Objective
Repeat the lines beginning at the one with "frame = import_model()" and running to the end of the material, keeping the first and last of them, exactly as they appear.

Dataset section
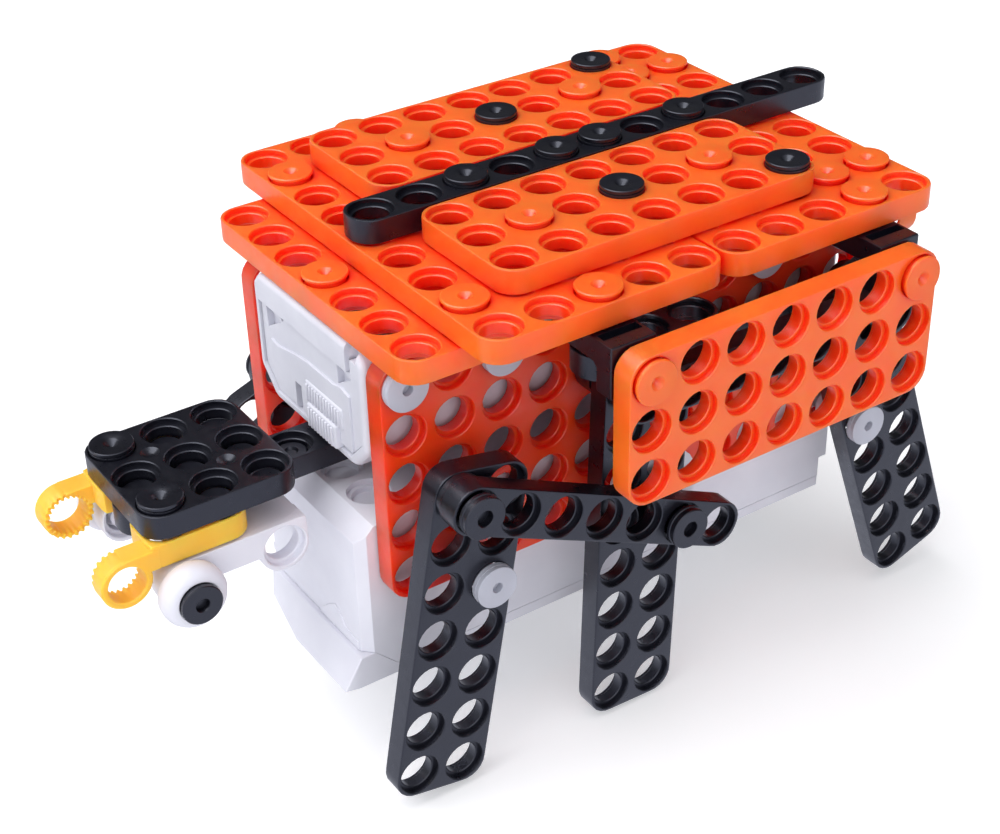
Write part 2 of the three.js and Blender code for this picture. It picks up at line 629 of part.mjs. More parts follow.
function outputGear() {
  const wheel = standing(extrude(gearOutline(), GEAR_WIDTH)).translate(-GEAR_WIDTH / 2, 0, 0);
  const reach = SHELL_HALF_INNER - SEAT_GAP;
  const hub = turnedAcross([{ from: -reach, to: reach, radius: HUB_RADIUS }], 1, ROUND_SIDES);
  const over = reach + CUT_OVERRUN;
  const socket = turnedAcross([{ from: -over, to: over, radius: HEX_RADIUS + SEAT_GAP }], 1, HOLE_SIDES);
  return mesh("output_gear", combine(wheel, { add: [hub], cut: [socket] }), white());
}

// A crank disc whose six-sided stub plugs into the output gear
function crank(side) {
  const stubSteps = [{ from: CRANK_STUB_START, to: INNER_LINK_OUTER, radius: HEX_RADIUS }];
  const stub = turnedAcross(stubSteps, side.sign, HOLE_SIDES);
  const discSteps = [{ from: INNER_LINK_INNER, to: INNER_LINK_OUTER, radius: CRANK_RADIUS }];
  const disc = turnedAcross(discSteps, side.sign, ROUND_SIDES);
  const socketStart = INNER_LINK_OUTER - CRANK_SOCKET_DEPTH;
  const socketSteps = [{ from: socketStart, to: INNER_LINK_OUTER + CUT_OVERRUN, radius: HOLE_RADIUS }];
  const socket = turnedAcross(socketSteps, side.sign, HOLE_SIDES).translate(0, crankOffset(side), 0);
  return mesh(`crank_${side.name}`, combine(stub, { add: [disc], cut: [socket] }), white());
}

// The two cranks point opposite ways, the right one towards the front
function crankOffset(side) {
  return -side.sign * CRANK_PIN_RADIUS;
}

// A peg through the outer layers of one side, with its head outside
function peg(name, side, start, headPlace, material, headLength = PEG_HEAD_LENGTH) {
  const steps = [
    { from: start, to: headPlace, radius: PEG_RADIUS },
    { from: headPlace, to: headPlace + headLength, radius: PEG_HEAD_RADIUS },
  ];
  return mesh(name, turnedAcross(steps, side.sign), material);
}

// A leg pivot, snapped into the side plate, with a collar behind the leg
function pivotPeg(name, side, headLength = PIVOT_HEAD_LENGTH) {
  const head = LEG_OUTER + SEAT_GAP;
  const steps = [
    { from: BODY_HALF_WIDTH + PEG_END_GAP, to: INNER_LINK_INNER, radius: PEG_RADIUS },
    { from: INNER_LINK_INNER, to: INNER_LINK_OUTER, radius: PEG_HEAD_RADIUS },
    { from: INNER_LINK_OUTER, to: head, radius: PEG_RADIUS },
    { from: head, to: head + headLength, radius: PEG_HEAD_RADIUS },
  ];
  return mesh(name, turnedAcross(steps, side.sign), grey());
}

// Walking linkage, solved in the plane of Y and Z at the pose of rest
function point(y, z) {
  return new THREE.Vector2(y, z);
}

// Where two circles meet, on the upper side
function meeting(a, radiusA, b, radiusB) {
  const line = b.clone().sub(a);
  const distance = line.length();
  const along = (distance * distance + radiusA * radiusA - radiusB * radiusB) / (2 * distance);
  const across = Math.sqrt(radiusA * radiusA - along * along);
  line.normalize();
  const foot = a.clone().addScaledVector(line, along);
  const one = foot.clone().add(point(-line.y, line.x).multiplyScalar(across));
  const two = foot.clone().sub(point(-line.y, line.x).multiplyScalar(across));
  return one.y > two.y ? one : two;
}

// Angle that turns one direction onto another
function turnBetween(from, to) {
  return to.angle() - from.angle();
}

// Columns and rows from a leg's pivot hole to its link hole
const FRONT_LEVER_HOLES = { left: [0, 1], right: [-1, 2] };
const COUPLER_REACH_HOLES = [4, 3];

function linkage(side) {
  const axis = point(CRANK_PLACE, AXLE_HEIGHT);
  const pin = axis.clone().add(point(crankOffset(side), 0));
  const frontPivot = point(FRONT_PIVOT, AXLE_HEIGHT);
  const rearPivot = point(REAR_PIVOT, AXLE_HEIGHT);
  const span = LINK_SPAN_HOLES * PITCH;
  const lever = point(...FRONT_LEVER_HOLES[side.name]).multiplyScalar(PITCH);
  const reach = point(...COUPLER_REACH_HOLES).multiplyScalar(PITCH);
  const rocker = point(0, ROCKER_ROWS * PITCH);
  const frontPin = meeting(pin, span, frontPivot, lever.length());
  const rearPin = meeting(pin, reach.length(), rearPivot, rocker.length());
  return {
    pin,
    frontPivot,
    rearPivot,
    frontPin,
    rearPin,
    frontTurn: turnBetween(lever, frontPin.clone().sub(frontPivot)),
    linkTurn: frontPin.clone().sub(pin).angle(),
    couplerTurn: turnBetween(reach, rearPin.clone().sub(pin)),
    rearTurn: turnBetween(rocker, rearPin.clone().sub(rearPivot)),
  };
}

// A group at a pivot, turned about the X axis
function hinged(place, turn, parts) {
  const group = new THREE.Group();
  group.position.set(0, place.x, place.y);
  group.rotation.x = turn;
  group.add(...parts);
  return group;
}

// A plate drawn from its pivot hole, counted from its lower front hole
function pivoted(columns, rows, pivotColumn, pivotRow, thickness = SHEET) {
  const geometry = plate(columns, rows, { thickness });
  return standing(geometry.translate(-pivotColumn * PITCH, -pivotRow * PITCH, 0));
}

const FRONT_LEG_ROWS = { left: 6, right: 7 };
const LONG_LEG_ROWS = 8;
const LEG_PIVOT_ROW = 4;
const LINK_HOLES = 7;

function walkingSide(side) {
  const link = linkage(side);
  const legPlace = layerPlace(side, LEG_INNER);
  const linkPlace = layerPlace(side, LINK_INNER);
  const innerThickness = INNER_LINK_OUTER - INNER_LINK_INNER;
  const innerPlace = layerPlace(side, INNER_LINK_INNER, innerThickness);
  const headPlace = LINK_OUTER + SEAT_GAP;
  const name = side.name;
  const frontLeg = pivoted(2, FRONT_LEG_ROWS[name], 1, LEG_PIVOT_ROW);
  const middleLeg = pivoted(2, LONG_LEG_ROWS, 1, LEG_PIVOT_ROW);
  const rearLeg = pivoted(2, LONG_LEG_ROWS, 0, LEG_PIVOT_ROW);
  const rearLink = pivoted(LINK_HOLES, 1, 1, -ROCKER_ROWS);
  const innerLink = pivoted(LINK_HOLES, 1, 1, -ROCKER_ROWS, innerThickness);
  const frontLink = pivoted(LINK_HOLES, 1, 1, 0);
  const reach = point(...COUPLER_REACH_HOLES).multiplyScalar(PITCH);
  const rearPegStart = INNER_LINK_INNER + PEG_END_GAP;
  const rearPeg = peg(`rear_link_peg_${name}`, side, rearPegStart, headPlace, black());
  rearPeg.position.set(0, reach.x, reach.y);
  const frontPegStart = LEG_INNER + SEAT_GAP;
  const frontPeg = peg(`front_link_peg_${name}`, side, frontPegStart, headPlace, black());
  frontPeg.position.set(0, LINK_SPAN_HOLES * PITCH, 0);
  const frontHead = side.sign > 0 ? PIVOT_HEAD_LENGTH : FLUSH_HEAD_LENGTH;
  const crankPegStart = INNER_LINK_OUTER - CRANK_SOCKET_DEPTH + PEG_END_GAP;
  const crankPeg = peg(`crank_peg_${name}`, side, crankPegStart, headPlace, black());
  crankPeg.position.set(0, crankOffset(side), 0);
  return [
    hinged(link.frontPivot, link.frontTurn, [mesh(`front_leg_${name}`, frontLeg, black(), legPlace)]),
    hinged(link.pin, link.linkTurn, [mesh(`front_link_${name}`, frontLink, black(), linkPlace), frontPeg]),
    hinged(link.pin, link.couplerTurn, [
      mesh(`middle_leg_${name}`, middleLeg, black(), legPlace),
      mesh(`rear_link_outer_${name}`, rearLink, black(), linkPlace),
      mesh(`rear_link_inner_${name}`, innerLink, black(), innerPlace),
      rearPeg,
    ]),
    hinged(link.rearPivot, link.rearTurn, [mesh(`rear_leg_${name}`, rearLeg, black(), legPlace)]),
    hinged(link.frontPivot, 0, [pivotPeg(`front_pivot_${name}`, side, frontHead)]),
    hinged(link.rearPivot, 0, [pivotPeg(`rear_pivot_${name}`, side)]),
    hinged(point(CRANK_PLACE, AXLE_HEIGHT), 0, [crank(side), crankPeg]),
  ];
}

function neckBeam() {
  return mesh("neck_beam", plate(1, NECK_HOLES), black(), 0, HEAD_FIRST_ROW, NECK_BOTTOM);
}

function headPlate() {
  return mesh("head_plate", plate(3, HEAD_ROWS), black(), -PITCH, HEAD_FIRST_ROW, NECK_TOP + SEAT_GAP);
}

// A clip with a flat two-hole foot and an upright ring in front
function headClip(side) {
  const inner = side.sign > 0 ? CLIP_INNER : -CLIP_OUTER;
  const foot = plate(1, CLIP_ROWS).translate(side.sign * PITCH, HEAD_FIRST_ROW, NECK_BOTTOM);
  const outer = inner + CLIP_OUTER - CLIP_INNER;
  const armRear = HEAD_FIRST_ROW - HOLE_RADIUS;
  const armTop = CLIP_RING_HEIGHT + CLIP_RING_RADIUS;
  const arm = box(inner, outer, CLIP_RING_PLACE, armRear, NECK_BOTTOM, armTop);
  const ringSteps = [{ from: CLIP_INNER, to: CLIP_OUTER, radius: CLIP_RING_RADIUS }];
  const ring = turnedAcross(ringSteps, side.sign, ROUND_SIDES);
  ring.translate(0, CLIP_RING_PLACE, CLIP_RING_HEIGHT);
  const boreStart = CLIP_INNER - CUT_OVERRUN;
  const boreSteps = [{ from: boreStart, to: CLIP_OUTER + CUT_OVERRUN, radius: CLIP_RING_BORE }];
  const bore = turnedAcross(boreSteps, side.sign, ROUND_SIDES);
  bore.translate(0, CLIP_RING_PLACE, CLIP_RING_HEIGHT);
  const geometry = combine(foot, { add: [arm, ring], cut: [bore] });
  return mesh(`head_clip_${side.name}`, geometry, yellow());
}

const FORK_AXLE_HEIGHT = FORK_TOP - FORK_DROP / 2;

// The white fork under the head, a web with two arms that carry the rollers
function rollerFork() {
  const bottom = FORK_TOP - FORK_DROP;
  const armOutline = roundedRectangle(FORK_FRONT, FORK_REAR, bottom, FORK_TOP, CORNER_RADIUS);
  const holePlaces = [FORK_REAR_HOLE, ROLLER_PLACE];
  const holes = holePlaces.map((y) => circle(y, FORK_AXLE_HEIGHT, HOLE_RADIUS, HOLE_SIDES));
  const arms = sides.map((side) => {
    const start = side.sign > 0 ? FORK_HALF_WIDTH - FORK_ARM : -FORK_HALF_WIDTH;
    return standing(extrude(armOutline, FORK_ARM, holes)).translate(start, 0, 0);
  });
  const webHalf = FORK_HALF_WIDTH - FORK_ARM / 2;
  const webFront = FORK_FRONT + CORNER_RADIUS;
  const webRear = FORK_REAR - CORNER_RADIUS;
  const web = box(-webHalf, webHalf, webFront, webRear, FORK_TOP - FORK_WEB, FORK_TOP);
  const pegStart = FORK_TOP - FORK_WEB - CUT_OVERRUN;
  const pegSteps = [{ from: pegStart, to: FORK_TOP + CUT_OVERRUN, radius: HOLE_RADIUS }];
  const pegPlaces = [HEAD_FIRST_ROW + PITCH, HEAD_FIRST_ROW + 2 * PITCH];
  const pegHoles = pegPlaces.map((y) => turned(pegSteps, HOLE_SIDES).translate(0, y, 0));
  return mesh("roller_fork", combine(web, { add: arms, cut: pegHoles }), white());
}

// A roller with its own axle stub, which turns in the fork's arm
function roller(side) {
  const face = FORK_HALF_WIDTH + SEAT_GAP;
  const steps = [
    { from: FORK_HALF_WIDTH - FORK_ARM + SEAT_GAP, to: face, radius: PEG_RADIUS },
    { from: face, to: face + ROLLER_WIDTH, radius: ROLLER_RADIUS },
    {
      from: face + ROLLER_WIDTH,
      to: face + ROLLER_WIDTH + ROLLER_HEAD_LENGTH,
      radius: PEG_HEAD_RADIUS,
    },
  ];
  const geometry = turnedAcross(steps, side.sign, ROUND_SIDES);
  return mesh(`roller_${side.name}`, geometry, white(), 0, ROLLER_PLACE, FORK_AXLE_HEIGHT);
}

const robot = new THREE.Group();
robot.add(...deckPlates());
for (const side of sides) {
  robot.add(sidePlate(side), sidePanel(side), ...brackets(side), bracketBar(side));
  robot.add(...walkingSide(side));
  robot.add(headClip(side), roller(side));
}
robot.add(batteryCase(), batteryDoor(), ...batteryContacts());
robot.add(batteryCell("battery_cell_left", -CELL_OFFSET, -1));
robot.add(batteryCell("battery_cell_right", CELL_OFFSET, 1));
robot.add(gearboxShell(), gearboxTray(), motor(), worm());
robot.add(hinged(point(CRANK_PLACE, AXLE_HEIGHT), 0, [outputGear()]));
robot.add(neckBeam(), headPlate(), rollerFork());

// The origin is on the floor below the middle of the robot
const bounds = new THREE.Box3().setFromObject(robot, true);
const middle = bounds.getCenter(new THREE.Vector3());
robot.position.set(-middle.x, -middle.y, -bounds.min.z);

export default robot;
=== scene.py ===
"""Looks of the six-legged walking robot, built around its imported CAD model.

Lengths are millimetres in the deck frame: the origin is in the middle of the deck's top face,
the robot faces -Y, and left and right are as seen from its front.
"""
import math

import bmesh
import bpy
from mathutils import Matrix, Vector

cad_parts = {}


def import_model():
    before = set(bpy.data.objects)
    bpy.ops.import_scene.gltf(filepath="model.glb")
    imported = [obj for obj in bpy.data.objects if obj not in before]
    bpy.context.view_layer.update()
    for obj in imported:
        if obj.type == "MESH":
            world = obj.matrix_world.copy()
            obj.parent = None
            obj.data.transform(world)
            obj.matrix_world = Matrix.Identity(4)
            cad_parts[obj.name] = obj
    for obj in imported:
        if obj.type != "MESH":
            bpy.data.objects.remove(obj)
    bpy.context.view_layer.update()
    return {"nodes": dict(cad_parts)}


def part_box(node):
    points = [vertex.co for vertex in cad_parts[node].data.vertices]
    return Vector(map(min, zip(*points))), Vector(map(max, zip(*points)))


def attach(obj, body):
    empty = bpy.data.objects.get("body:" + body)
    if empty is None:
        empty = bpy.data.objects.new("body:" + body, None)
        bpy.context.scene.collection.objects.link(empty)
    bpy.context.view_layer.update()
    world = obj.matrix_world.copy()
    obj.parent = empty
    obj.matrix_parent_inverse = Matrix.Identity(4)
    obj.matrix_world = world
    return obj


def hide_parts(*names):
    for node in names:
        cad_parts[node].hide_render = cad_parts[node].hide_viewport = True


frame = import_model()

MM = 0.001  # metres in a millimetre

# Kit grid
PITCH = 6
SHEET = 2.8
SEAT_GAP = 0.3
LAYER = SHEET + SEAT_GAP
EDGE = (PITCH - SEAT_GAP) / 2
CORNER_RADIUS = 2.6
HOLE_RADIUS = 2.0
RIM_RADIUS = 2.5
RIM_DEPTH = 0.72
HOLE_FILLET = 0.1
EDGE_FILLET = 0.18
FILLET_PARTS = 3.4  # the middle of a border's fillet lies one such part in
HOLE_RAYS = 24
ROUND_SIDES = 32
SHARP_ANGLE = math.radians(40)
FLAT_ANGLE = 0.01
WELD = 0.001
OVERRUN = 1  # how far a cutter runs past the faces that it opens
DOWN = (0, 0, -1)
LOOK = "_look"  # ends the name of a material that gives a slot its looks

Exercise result
frame = import_model()

MM = 0.001  # metres in a millimetre

# Kit grid
PITCH = 6
SHEET = 2.8
SEAT_GAP = 0.3
LAYER = SHEET + SEAT_GAP
EDGE = (PITCH - SEAT_GAP) / 2
CORNER_RADIUS = 2.6
HOLE_RADIUS = 2.0
RIM_RADIUS = 2.5
RIM_DEPTH = 0.72
HOLE_FILLET = 0.1
EDGE_FILLET = 0.18
FILLET_PARTS = 3.4  # the middle of a border's fillet lies one such part in
HOLE_RAYS = 24
ROUND_SIDES = 32
SHARP_ANGLE = math.radians(40)
FLAT_ANGLE = 0.01
WELD = 0.001
OVERRUN = 1  # how far a cutter runs past the faces that it opens
DOWN = (0, 0, -1)
LOOK = "_look"  # ends the name of a material that gives a slot its looks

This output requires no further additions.